Bastaba escuchar esas campanitas a lo lejos, para que en cualquier
hogar con niños, se produjera un verdadero motín. Mientras uno de los niños o
adultos le gritaba al paletero que en ese hogar se le compraría mercancía, se
realizaba el reparto de monedas para los niños y los encargos de los mayores.
Paletas de agua y de crema, de variados sabores, limón, fresa y tamarindo y
vainilla las más sabrosas, de a veinte centavos cada una. Los vasitos de nieve
de agua de la misma marca, ordinariamente de exquisito limón, costaban
cincuenta centavos. La nieve de limón, de color verde pistacho, venía en un
vaso encerado, cubierto con un cuadrito de papel, acompañado de una cucharita
plana de madera. Había también vasitos de nieve de crema, igualmente deliciosa.

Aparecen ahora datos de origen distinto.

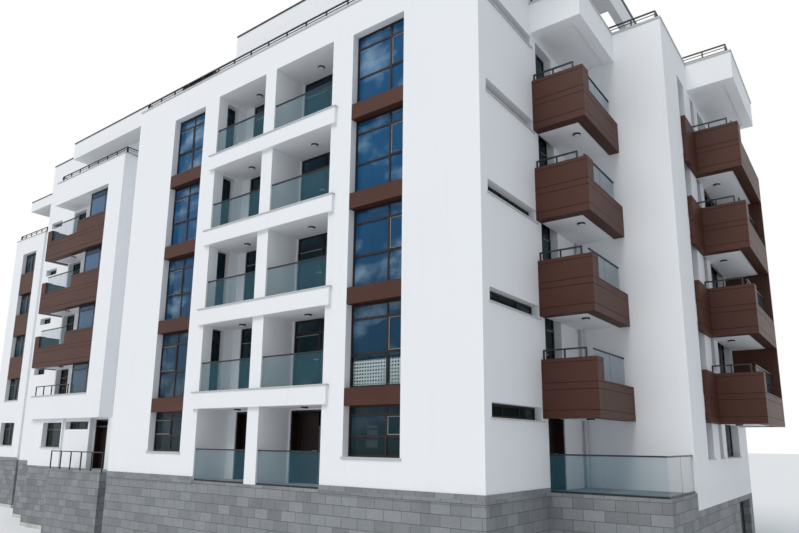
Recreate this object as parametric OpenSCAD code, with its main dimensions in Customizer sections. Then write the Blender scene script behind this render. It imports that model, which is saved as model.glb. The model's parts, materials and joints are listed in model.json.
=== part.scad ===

Los famosos “esquimales” eran paletas de nieve de crema, recubiertas de una
capa de chocolate. Venían metidos en su bolsita de papel impermeable, y eran
muy solicitados. Había algunas fuentes de sodas, algunas en kioscos, donde se
podía pedir un cuadro de nieve Willy. Este se servía cubierto con un toque de
jalea o mermelada. En estos lugares, ordinariamente se pedía también un vaso de
gaseosa, “agua celis” de diversos sabores.
Otra empresa que fabricaba nieve en Torreón, era la “Nevería Estrella”
en avenida Escobedo y calle Degollado. Era esta una nieve de agua y de crema,
de diversos sabores, batida y esponjosa. Tenía fama de ser “la más cara, pero
la más buena de Torreón” según su slogan. Y no estaba lejos de la verdad. Esta
nieve era la de las “ocasiones especiales” como las piñatas, los cumpleaños,
los días de festejar a la madre. En el mismo lugar, la Nieve Estrella contaba
con un restaurante que hizo mis delicias por mucho tiempo. Se servía ahí una
hamburguesa de res acompañada de una bola de ensalada tipo rusa, que era
riquísima. Bueno, al menos a mí y a muchos otros nos lo parecía. Desde luego,
había malteadas, Ice Cream, banana split y nieve en todas sus
presentaciones.
Entre los neveros ambulantes, se encontraban aquéllos que
confeccionaban su producto de manera artesanal, con garrafa. La nieve de “don
Goyo” era muy famosa. Solía estacionar su triciclo en la avenida Allende y
calle García Carrillo, justo en la salida del colegio conocido como
coloquialmente como “el Hispano”.
Este cronista era adicto a un helado de garrafa, sabor vainilla, que se
vendía en la esquina noroeste del ya desaparecido Mercado Villa, en calle Ramón
Corona y avenida Allende, ahora Plaza Mayor. Un “señor ya grande” (es tan
relativa la percepción de la edad cuando uno es muy joven) estacionaba ahí su
vehículo, una suerte de carreta de madera, pequeña y de dos ruedas que solía
empujar él mismo. Sobre ella iba una garrafa grande, de lámina galvanizada,
llena de nieve, la cual servía en conos fabricados con cacahuate (maní) con un
toque de jalea de fresa o frambuesa. El Colegio Mijares quedaba apenas a dos
cuadras de este lugar.
Otro tipo de helado, que en Torreón era “el helado” por antonomasia y
cuya venta se realizaba de manera ambulante, era el que se fabricaba en
pequeños conos truncos de aluminio. Siempre era de vainilla. Los había en dos
presentaciones, la más cara, con pasas integradas al helado.
Pero el rey de los helados en la Comarca Lagunera, por más de un siglo,
lo ha sido “Chepo”, cuyo establecimiento original se encontraba ubicado en la
conurbada ciudad de Lerdo, Durango. Durante muchísimo tiempo, se vendió
solamente allá. Así que había que ir a comprarla y a consumirla al Estado de
Durango.
Un paseo bastante habitual para los domingos en los años cincuentas,
era ir de Torreón a la plaza principal de Lerdo, donde se encontraba el
expendio de la nevería. Alrededor del establecimiento había mesitas y sillas
para la clientela, que solía ser excesiva. En aquellos años, era rarísimo hacer
cola (fila) para comprar alguna cosa, excepto por los boletos de los estrenos
de los cines en domingo. Y para comprar esta nieve, había que hacer colas.